HiMTM: Hierarchical Multi-Scale Masked Time Series Modeling with Self-Distillation for Long-Term Forecasting
Shubao Zhao, Ming Jin, Zhaoxiang Hou, Chengyi Yang, Zengxiang Li, Qingsong Wen, Yi Wang
TL;DR
The paper tackles the challenge of multi-scale information in long-horizon time-series forecasting and proposes HiMTM, a framework that combines a hierarchical multi-scale transformer, a decoupled encoder-decoder, hierarchical self-distillation, and cross-scale attention fine-tuning. It uses a student-teacher pre-training setup with reconstruction and feature-level distillation losses to learn multi-scale representations, followed by cross-scale attention-based fine-tuning for forecasting. Extensive experiments across seven datasets demonstrate state-of-the-art performance in both in-domain and cross-domain settings, with ablations confirming the necessity of each component. The work demonstrates the potential of self-supervised, multi-scale, masked time-series modeling to yield robust, transferable forecasts for practical applications like energy demand forecasting.
Abstract
Time series forecasting is a critical and challenging task in practical application. Recent advancements in pre-trained foundation models for time series forecasting have gained significant interest.
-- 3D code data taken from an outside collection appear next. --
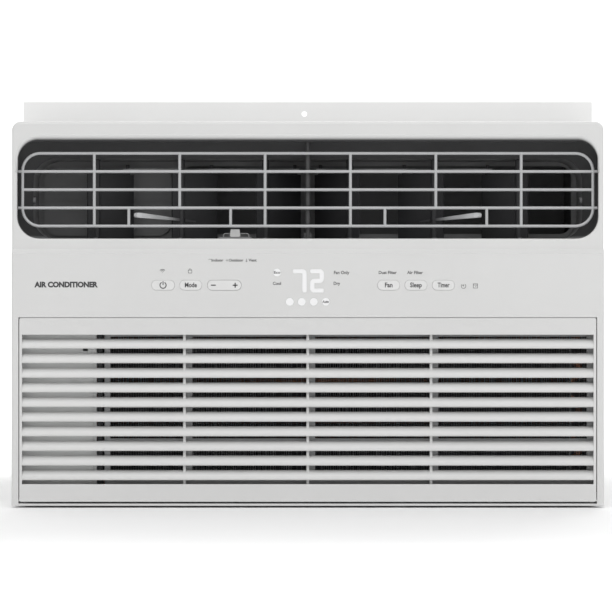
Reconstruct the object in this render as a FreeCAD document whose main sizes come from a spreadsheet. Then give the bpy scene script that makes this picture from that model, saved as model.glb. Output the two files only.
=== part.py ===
"""Window air conditioner with a slide-out chassis, one solid or group of solids per piece.

Frame: +Z up, the front faces -Y, +X is to the right seen from the front.
Origin: middle of the footprint at the underside of the cabinet.  Lengths are in mm.
"""
import FreeCAD, Part
import math
import os
import Sketcher

V = FreeCAD.Vector
doc = FreeCAD.newDocument("window_air_conditioner")
sheet = doc.addObject("Spreadsheet::Sheet", "dims")
pieces = []


class Size:
    """A length that carries both its value and the sheet expression it comes from."""

    def __init__(self, value, text):
        self.value = float(value)
        self.text = text

    def joined(self, sign, other, value):
        return Size(value, f"({self.text} {sign} {size(other).text})")

    def __add__(self, other):
        return self.joined("+", other, self.value + size(other).value)

    def __sub__(self, other):
        return self.joined("-", other, self.value - size(other).value)

    def __mul__(self, other):
        return self.joined("*", other, self.value * size(other).value)

    def __truediv__(self, other):
        return self.joined("/", other, self.value / size(other).value)

    def __radd__(self, other):
        return size(other) + self

    def __rsub__(self, other):
        return size(other) - self

    def __rmul__(self, other):
        return size(other) * self

    def __neg__(self):
        return Size(-self.value, f"(0 - {self.text})")


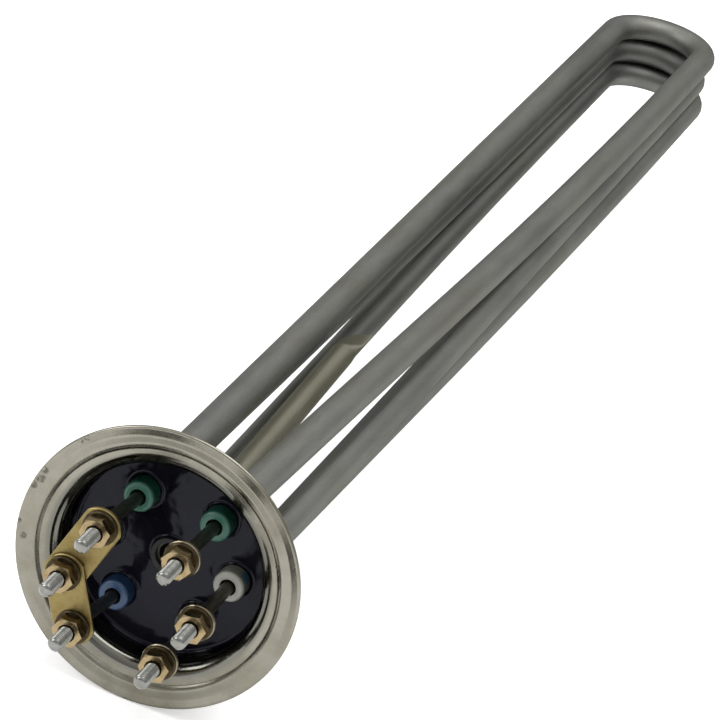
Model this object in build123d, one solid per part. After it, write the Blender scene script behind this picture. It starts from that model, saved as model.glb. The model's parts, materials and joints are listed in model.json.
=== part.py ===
# Dishwasher heating element: three U-shaped sheathed tubes fixed in a round pressed
# flange, with six screw terminals, a brass bridge across three of them and a closed
# pocket for a temperature probe.
# The origin is on the flange's axis, where the straight outer wall of its cup begins.
# +Y runs along the tubes into the water, -Y is the terminal side, +Z is up, and each U
# spans X.
import os
from math import cos, hypot, pi, sin, sqrt, tan

from build123d import *

os.makedirs("parts", exist_ok=True)

# Pressed flange: each run goes inward from the form outside it. The ridge rises from the
# seat, the trough drops from the ridge and the rim rises from the trough
flange_radius = 37.5
sheet = 1.2
rim_rise = 0.5
trough_run = 2.7
trough_drop = 0.6
trough_bend = 2.0
ridge_run = 2.2
ridge_rise = 1.1
ridge_bend = 1.0
seat_run = 1.0
seat_bend = 0.9
wall_run = 3.85
lip_bend = 2.9
cup_depth = 12.5
cup_floor_bend = 2.5

# Heating tubes: each leg swings over from its hole to its straight run in a long bow,
# which reaches gather_bow to each side of its corner
tube_radius = 4.25
sheath_wall = 0.8
u_half_width = 16.0
u_pitch = 8.7
u_top_z = 5.6
u_end_y = 476.6
u_shift = {"top": 1.0, "middle": 0.0, "bottom": 1.5}
gather_bow = 120.0
straight_run = 13.6
lead_end_y = 15.0
lead_bend_radius = 40.0
cold_length = 45.0

# Ring of tube holes in the flange: how far it is from the cup's wall, and the angle of
# the top and bottom holes from the middle ones
ring_inset = 10.25
pair_angle = 53.95

# Where each terminal stands beside its hole, in X and Z, with its pin bent to suit
terminal_lean = {
    ("top", "left"): (-1.0, 0.4),
    ("top", "right"): (-0.1, 0.5),
    ("middle", "left"): (0.3, -0.1),
    ("middle", "right"): (0.2, -0.1),
    ("bottom", "left"): (-1.4, 1.0),
    ("bottom", "right"): (1.0, 0.2),
}
lean_end_gap = 1.5
lean_bend = 12.0

# Wire and pins inside the tubes
pin_radius = 1.65
tube_start_y = 6.3

# Insulating beads
bead_radius = 4.1
bead_front_y = 0.3
bead_spigot_length = 5.0
bead_edge = 1.1
bead_mouth_radius = 2.2
bead_mouth_depth = 3.0

# Potting compound and its climb up what stands in it
potting_front_y = 5.8
potting_climb = 1.1

# Terminal studs: the thread is rolled on a thinner shank, which is plain up to the nut
stud_radius = 1.95
shank_radius = 1.77
stud_length = 13.7
stud_chamfer = 0.7
collar_radius = 2.75
collar_length = 4.0
seat_y = -20.9

# Bridge bars, washers and nuts
bar_thickness = 1.0
bar_width = 10.5
bar_end_reach = 4.9
bar_corner_reach = 1.4
bar_edge = 0.25
washer_radius = 4.7
washer_thickness = 1.0
spring_outer_radius = 4.5
spring_thickness = 1.0
nut_flats = 7.0
nut_height = 3.2
nut_chamfer_angle = 30.0
nut_countersink = 0.5
nut_turn = {
    ("top", "left"): 15.0,
    ("top", "right"): -5.0,
    ("middle", "left"): 0.0,
    ("middle", "right"): 9.0,
    ("bottom", "left"): 3.0,
    ("bottom", "right"): 13.0,
}
screw_hole_radius = 2.15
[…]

However, current methods often overlook the multi-scale nature of time series, which is essential for accurate forecasting. To address this, we propose HiMTM, a hierarchical multi-scale masked time series modeling with self-distillation for long-term forecasting. HiMTM integrates four key components: (1) hierarchical multi-scale transformer (HMT) to capture temporal information at different scales; (2) decoupled encoder-decoder (DED) that directs the encoder towards feature extraction while the decoder focuses on pretext tasks; (3) hierarchical self-distillation (HSD) for multi-stage feature-level supervision signals during pre-training; and (4) cross-scale attention fine-tuning (CSA-FT) to capture dependencies between different scales for downstream tasks. These components collectively enhance multi-scale feature extraction in masked time series modeling, improving forecasting accuracy. Extensive experiments on seven mainstream datasets show that HiMTM surpasses state-of-the-art self-supervised and end-to-end learning methods by a considerable margin of 3.16-68.54\%. Additionally, HiMTM outperforms the latest robust self-supervised learning method, PatchTST, in cross-domain forecasting by a significant margin of 2.3\%. The effectiveness of HiMTM is further demonstrated through its application in natural gas demand forecasting.